With returning manager Jose Mourinho revealing that Torres is very much part of his plans there is a viewpoint to be taken that the Portuguese can utilise Torres frustration, hunger and desire into something tangible beyond the odd performance; goals. Any change in attitude will have to come from the player himself. Eto’o’s arrival brings an increase in competition, a fresh challenge and one that perhaps, under Mourinho, Torres will relish.
This however is ill advised, logic dictates that we will never see the best of Fernando Torres and he will be allowed to see out the remaining two and half years of his contract unchallenged. His price tag, salary and form prohibitive to potential suitors and with an owner seemingly unwilling to lose face, at all costs, to the detriment of the team he has lavishly assembled, over his £50million jewel.
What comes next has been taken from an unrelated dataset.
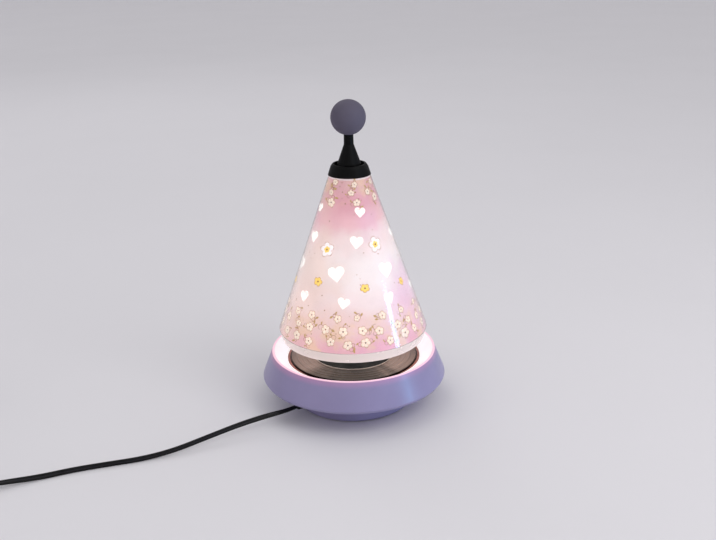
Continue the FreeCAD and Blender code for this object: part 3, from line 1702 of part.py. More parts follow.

Torres has survived managerial sackings, crippling loss of form, red cards, seen off Didier Drogba and Daniel Sturridge, been vocally critical of the club and received a vociferous show of no confidence from the fans (the boos in the League Cup tie against Swansea still irk some) with constant criticism from the media and opposition fans.
Our glorious/infamous captain John Terry is often referred to as ‘Teflon John’ in some quarters but perhaps that moniker suits ‘Teflon Torres’ more appropriately. His powers of self-preservation are legend. One must hope that with the array of creative talents that fill the ranks in behind him, the club can once again, against the odds achieve success.
Fernando Torres, Chelsea’s No.9 and you’d better get used to it.